As Anti-Abortion Activists Make Headway, Shock Abounds

As Anti-Abortion Activists Make Headway, Shock Abounds April 6, 2012

I’ve heard from so many people, especially women, who are utterly shocked at the progress anti-abortion forces have made in the last year and a half. Left and right bills are being passed that limit women’s ability to obtain abortions.

The latest one in Georgia outlaws abortion after 20 weeks, with exception only given for pregnancies that are “medically futile” or threaten the mother’s life. There are initiatives to bestow personhood on zygotes and fetuses taking place all over the country. The Virginia ultrasound bill passed and Utah recently mandated a three day waiting period.

When Thomas Frank wrote What’s the Matter with Kansas back in 2004, he argued that Republicans were essentially using issues like abortion in order to gain votes (and to get people to vote against their economic best interests), but that once in office they never did anything about it. It was essentially symbolic. That has clearly changed.

The laws that have been passed or proposed in the last year and a half, these are laws that the anti-abortion movement has wanted to pass for a long time. I know because I grew up attending rallies and banquets where these sorts of laws were called for. The goal was to pass longer waiting periods, to mandate ultrasounds, to mandate that women hear about the “health risks” of abortion, etc, all in the hopes of keeping women from getting abortions. And of course, I grew up hearing the morning after pill and even the birth control pill itself denounced as “abortifacients,” and therefore as something that should be banned alongside abortion (because, I was taught, they were abortion). But of course, all of this was a pipe dream, something to keep plugging away at but not something that could be accomplished all at once.

What changed was that in 2010 Republicans made incredibly impressive electoral gains. Suddenly, in many states Republicans controlled the governorship and both houses of the state legislature – and sometimes with enormous margins. And these newly Republicans weren’t you grandfather’s Republicans either – they were Tea Party Republicans.

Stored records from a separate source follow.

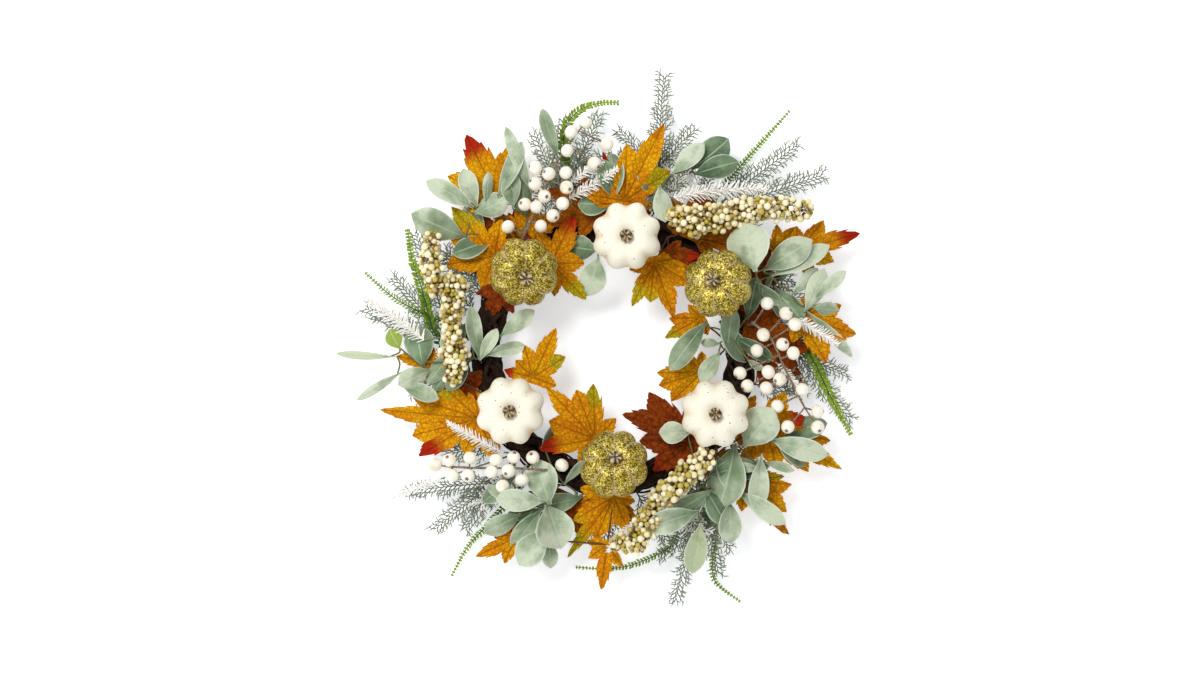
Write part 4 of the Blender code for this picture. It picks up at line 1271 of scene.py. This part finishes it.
def seeds(scene):
    """Clumps of small beads on short stalks along a stem."""
    skin, wire = seed_finish(scene.wreath_paint), wire_finish(scene.wreath_paint)
    template = ball_template(2)
    for name, clumps in SEED_SPRAYS.items():
        rand = random.Random(name)
        beads, stalks = Shape(), Shape()
        line = []
        held = []
        packed = []
        for clump, after in zip(clumps, [*clumps[1:], None]):
            packed.append(clump)
            if after:
                packed.append(tuple((first + second) / 2 for first, second in zip(clump, after)))
        for angle, offset, radius in packed:
            centre = clear_of_pumpkins(at(angle, offset, PUMPKIN_BACK + 1 + radius), radius)
            line.append(centre)
            count = int(0.9 * radius * radius)
            for n in range(count):
                height = 1 - 2 * (n + 0.5) / count
                turn = GOLDEN_TURN * n + rand.uniform(-0.2, 0.2)
                flat = math.sqrt(1 - height * height)
                way = Vector((flat * math.cos(turn), -height, flat * math.sin(turn)))
                draw = rand.random()
                _, sizes, tones, reach, golden = next(kind for kind in BEADS if draw < kind[0])
                size, tone = rand.uniform(*sizes), rand.uniform(*tones)
                reach *= radius * rand.uniform(0.86, 1.04) + 0.6
                spot = centre + way * reach * MM
                gold = rand.random() < golden
                if any((spot - other).length < (size + taken) * 0.86 * MM for other, taken in held):
                    continue
                held.append((spot, size))
                beads.ball(spot, size, template, (tone, float(gold), 0))
                stalks.needle(centre + way * radius * 0.3 * MM, spot, 0.45, 0.9)
        smooth = curve_through([*into_vines(*clumps[0][:2]), *line], 5)
        stalks.rod(smooth, 1.6, 7, rough=0.2)
        beads.made(f"seed_beads_{name[-1]}", skin, "seed", stands_for=[name], sharp=180)
        stalks.made(f"seed_stalks_{name[-1]}", wire, "wire")


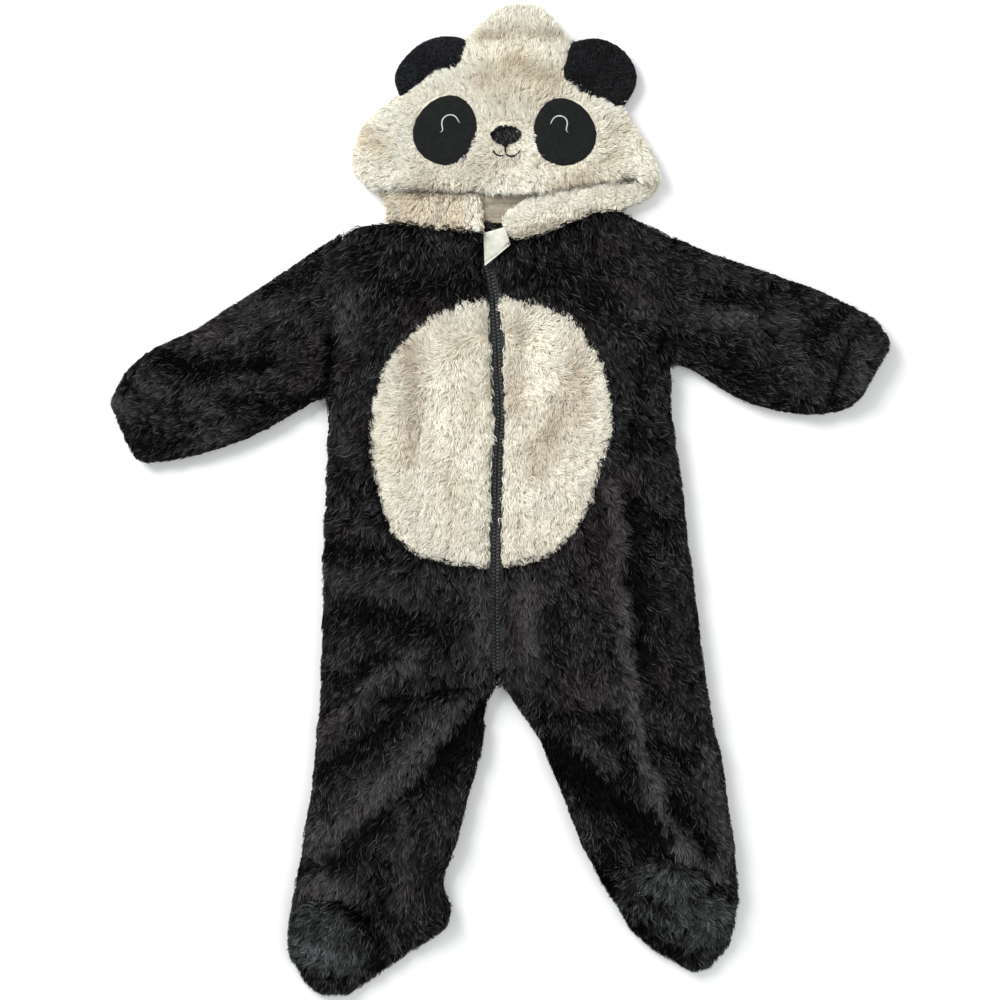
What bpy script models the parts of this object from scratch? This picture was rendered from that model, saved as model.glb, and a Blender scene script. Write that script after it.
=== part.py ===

A lot of people tried to pretend that the Tea Party was all about libertarianism and had nothing to do with conservative social issues. The thing is, libertarianism and social conservatism have become so entangled in this country that they’re pretty difficult to unsort from each other. Even leading libertarian Ron Paul calls for abortion to be banned.

As any historian will tell you, modern conservatism was born in the 1950s out of several different strands: libertarianism, social conservatism, and anticommunism. Anticommunism bound the first two strands, which technically contradict each other, together, and that alliance largely holds up to this day.

With the surge of the Tea Party and the Republicanization of state governments, the anti-abortion movement finally had what it needed to act. The laws and ideas that it has brought forward are not new, but what is new is that they have the political capital to enact their agenda. And that is what they are busily working on doing.

I don’t know why so many liberals stayed home in 2010. It’s like they didn’t realize that there would be consequences if they did so, and it is those consequences we are seeing. Even the discussion on contraception is part of that; after all, the anti-abortion movement has been dead set against hormonal contraception (which they argue is the same as abortion) for decades. This isn’t new. It’s just that before it sort of stayed under the radar. But with the changing political fortunes of 2010, no longer.

One reason for the flurry of new laws, including laws like that of Georgia, which are blatant violations of Roe v. Wade, is that the anti-abortion movement is hoping to force a Supreme Court reevaluation of Roe. Why? Because they know what I know. The Supreme Court has been moving to the right for decades. Far, far to the right. A right-wing takeover of sorts. If Roe is reevaluated by today’s Supreme Court, I cannot say with confidence that it would be upheld. And the anti-abortion movement is very, very aware of that.

Besides trying to force a Supreme Court reevaluation, the current flurry of new laws has another motivation: preventing women from having abortions by whatever means possible. Whether anti-abortion activists oppose abortion because it involves “murdering babies” or whether they oppose it because it involves women rejecting their rightful role, motherhood, every abortion that is prevented is a success.

Waiting laws, ultrasound bills, restrictions and requirements, it’s all part of trying to scare or shame women out of having abortions – whether because abortion is murder or because a woman must take “responsibility” for having sex without being ready to accept her God-given role of motherhood – or even to simply prevent women from having abortions altogether. When states like Mississippi have only one abortion provider, the result is that many women simply cannot obtain abortions, or would have to go through a great deal of trouble to do so. This is the goal of the anti-abortion movement and has been their agenda for years. Short of forcing a reevaluation of Roe, they want to make abortions as hard, humiliating, and even impossible to get as they possibly can.

Like I said, I’m not surprised. What I am is more and more and more convinced that every election matters. We need to not simply become jaded or apathetic when those we vote for don’t fulfill everything they hoped they would. And, we need to remember that state and local elections matter as well. Believe it or not, some municipalities have started imposing lengthier waiting periods and entangling abortion clinics in a growing web of regulation. Being politically involved and fighting for women’s reproductive rights is critically important. As a woman of reproductive age and the mother of a young daughter, I am reminded of that every day.